Task statement: Copy, without any alteration, the lines from the one that includes "# The arches'" up to and including the one that includes "obj.matrix_world = world".

Provided data:
------------------------------------------------------------------------
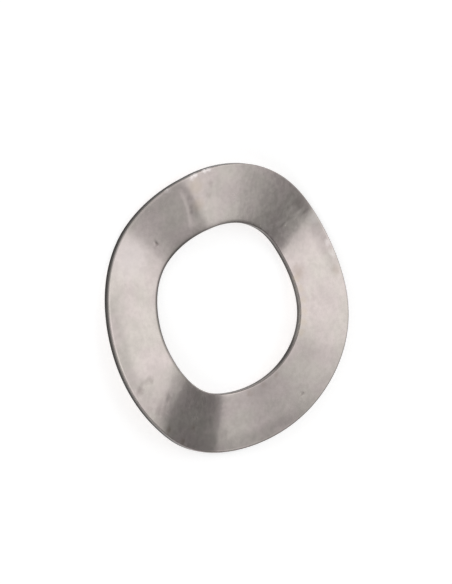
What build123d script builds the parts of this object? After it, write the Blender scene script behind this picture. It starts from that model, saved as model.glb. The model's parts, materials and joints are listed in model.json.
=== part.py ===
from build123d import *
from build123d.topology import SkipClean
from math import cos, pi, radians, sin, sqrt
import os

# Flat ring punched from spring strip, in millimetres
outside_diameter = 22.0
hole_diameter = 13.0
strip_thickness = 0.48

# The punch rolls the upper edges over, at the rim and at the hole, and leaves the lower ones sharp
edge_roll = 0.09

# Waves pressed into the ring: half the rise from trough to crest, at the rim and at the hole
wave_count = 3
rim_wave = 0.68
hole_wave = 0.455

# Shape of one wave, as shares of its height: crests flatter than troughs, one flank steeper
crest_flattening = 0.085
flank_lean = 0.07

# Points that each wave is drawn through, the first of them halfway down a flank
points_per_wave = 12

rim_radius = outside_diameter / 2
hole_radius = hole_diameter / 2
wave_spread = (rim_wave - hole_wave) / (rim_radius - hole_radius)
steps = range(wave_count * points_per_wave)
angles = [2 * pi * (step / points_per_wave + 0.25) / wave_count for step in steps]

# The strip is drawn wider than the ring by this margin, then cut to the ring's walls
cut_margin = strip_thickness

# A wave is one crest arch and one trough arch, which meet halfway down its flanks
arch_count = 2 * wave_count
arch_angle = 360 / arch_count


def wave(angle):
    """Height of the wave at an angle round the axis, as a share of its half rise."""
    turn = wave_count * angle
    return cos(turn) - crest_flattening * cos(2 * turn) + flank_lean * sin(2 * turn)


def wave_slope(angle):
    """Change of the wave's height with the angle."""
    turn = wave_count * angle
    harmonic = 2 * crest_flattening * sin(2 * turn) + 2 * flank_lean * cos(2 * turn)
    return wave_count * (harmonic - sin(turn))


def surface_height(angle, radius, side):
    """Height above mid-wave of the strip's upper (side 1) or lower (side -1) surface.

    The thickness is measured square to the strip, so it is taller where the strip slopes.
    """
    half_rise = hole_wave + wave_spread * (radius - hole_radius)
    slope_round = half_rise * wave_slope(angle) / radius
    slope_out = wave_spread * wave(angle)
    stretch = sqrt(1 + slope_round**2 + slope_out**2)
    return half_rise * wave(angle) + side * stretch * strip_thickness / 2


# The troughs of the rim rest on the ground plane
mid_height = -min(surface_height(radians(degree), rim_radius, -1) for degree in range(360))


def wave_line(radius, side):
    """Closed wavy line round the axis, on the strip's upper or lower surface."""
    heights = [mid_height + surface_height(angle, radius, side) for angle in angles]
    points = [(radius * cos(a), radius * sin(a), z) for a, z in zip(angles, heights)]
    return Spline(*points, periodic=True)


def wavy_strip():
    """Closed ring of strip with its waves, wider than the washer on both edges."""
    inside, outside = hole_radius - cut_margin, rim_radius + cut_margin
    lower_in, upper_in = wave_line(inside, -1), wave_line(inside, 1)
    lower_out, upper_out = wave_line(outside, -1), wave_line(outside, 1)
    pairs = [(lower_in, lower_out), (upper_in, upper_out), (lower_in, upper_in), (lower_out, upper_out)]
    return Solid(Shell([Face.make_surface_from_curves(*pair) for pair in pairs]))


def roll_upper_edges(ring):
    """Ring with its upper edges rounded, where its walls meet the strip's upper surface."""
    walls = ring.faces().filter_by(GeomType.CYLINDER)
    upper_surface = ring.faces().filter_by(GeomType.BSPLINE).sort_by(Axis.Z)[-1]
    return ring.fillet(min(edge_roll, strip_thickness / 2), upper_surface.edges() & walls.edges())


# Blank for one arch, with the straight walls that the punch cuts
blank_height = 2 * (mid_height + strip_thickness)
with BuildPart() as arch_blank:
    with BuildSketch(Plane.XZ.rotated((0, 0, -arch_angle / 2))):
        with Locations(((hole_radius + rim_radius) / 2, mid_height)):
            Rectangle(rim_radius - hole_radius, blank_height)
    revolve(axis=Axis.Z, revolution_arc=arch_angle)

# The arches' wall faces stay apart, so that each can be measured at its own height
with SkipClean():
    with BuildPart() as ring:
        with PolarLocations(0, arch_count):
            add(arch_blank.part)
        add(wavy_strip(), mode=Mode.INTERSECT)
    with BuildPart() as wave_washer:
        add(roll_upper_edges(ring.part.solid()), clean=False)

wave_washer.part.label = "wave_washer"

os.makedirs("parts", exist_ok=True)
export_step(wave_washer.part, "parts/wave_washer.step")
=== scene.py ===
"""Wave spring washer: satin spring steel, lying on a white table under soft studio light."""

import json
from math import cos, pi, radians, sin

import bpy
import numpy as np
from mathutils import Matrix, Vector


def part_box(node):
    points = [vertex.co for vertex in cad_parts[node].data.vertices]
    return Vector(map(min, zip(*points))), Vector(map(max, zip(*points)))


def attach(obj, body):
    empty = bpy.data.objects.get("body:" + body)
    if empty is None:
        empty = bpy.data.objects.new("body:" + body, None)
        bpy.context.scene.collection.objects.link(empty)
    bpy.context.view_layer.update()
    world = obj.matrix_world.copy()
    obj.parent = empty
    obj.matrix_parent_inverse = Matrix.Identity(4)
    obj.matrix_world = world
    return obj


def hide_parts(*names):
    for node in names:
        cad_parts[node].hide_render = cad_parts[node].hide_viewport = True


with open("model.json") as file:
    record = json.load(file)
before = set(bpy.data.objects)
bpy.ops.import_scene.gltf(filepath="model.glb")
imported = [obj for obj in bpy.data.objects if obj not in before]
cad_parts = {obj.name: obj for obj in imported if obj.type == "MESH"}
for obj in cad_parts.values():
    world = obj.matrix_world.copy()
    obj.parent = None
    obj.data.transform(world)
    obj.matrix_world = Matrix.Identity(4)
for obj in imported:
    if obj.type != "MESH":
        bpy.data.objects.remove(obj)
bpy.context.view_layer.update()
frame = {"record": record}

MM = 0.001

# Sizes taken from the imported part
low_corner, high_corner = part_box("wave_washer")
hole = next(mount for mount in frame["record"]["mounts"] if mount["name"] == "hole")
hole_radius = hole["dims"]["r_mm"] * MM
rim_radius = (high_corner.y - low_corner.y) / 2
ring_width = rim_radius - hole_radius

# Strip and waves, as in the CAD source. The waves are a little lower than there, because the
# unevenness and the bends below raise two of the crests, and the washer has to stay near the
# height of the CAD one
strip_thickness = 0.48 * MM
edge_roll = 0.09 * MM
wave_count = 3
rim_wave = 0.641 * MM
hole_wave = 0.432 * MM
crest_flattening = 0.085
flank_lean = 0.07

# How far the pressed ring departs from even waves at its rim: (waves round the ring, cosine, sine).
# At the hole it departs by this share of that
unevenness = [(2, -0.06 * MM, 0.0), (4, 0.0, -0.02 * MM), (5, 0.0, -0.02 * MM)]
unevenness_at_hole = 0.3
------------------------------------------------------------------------
Exercise response:
# The arches' wall faces stay apart, so that each can be measured at its own height
with SkipClean():
    with BuildPart() as ring:
        with PolarLocations(0, arch_count):
            add(arch_blank.part)
        add(wavy_strip(), mode=Mode.INTERSECT)
    with BuildPart() as wave_washer:
        add(roll_upper_edges(ring.part.solid()), clean=False)

wave_washer.part.label = "wave_washer"

os.makedirs("parts", exist_ok=True)
export_step(wave_washer.part, "parts/wave_washer.step")
=== scene.py ===
"""Wave spring washer: satin spring steel, lying on a white table under soft studio light."""

import json
from math import cos, pi, radians, sin

import bpy
import numpy as np
from mathutils import Matrix, Vector


def part_box(node):
    points = [vertex.co for vertex in cad_parts[node].data.vertices]
    return Vector(map(min, zip(*points))), Vector(map(max, zip(*points)))


def attach(obj, body):
    empty = bpy.data.objects.get("body:" + body)
    if empty is None:
        empty = bpy.data.objects.new("body:" + body, None)
        bpy.context.scene.collection.objects.link(empty)
    bpy.context.view_layer.update()
    world = obj.matrix_world.copy()
    obj.parent = empty
    obj.matrix_parent_inverse = Matrix.Identity(4)
    obj.matrix_world = world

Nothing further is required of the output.